▸ Exercise data:
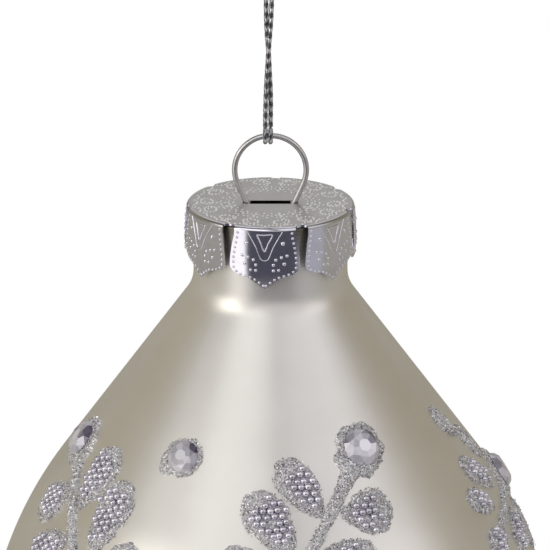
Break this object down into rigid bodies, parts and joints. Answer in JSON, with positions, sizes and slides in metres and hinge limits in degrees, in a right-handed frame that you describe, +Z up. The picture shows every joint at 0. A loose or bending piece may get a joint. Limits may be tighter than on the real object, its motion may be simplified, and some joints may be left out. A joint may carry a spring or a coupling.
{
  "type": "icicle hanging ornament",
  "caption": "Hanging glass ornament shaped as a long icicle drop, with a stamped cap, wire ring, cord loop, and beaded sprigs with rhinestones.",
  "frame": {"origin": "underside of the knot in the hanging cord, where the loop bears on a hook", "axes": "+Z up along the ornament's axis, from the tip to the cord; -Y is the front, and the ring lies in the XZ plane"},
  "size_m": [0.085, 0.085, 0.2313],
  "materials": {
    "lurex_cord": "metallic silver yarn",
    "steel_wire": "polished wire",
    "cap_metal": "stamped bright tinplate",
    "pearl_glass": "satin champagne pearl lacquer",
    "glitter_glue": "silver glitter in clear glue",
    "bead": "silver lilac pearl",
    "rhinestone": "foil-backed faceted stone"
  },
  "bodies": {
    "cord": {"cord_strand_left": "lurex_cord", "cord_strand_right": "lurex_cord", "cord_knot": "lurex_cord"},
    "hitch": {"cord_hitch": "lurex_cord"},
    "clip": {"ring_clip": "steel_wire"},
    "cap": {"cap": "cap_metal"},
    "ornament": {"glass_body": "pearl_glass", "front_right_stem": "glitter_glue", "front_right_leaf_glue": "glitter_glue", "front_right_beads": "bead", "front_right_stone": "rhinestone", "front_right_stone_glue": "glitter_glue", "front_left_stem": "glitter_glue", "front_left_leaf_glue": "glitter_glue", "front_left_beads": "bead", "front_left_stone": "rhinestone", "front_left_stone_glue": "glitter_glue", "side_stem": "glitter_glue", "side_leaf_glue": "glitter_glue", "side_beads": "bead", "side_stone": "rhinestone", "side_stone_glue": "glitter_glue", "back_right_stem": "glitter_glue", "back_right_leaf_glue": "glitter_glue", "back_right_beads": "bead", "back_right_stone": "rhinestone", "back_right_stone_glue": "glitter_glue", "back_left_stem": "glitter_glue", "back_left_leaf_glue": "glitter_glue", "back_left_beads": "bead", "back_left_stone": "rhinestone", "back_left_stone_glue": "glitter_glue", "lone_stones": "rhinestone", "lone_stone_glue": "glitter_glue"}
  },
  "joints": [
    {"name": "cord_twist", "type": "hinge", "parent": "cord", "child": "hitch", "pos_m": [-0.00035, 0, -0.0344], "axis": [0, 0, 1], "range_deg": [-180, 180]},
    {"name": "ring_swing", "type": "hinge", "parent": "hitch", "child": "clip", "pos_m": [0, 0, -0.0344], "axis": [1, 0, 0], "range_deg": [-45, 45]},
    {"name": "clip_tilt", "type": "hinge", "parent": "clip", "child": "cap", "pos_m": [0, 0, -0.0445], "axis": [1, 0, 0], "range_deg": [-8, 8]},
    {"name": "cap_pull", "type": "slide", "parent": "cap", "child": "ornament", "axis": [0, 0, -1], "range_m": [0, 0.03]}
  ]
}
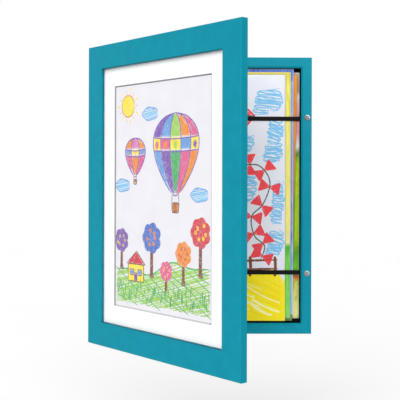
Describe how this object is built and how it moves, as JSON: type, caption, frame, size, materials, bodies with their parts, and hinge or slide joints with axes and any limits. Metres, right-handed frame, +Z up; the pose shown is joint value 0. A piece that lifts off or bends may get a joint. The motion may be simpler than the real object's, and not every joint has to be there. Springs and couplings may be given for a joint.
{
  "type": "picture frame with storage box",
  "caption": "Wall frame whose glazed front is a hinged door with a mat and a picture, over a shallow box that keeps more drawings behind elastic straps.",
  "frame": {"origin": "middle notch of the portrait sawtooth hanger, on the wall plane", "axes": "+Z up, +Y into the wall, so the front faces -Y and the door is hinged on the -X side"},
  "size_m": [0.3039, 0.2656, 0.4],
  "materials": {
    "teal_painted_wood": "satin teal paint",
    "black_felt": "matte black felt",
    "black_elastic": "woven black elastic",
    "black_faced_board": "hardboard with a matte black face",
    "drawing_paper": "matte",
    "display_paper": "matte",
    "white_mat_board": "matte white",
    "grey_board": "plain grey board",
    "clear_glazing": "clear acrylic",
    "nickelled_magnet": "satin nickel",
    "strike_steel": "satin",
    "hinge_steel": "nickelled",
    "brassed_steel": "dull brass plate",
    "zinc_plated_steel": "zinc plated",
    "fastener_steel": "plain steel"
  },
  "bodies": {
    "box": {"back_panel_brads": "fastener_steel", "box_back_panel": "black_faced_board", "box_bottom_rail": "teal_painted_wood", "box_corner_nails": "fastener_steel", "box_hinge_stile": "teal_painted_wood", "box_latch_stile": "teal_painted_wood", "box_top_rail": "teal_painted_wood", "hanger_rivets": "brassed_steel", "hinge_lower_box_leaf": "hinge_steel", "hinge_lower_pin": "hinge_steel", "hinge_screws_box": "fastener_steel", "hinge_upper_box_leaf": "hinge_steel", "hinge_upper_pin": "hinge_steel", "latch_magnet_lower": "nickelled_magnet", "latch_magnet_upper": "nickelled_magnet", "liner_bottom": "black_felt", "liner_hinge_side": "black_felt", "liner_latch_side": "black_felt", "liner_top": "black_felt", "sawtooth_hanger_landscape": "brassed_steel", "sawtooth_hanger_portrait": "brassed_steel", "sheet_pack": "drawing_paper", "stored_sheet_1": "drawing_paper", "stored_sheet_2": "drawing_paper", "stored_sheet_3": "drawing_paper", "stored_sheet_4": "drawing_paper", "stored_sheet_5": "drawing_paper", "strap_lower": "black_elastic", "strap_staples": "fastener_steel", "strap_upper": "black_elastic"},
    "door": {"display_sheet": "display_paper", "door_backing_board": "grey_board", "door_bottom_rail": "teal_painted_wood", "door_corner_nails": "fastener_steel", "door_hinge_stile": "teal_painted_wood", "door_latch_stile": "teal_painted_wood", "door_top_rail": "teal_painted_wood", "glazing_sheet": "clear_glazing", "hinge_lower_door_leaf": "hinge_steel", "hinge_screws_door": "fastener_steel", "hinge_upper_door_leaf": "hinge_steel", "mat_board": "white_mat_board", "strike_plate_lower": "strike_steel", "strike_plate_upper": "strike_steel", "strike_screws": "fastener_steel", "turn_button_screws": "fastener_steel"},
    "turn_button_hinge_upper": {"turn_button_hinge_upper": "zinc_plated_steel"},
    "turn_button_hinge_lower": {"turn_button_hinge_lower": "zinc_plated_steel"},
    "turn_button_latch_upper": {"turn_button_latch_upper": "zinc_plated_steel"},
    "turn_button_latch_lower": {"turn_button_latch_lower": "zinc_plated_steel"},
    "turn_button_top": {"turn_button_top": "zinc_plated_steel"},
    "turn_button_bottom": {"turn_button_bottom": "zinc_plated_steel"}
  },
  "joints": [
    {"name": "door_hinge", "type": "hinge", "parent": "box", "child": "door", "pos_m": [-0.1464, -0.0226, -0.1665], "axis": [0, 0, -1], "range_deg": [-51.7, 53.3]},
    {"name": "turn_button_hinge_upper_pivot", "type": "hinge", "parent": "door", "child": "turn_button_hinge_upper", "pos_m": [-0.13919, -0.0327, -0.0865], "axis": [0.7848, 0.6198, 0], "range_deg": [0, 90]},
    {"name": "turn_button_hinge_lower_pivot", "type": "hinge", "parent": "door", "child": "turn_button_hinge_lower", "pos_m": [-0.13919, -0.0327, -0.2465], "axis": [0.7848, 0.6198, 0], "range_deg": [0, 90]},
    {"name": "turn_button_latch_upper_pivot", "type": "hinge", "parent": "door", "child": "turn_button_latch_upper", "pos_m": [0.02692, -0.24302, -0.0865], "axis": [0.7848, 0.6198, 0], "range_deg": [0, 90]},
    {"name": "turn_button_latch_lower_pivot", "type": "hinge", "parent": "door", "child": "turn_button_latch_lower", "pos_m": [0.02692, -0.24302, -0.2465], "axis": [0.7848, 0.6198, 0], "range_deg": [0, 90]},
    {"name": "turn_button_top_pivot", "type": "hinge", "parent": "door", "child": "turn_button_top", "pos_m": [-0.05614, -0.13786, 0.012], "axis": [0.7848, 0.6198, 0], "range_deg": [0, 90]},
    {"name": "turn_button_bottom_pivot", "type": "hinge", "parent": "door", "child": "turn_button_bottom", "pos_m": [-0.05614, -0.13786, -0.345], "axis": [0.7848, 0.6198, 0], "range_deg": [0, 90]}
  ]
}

▸ Required work: Within the records, how many lines include "into"? The answer is the number and nothing else.

▸ Result for this task: 2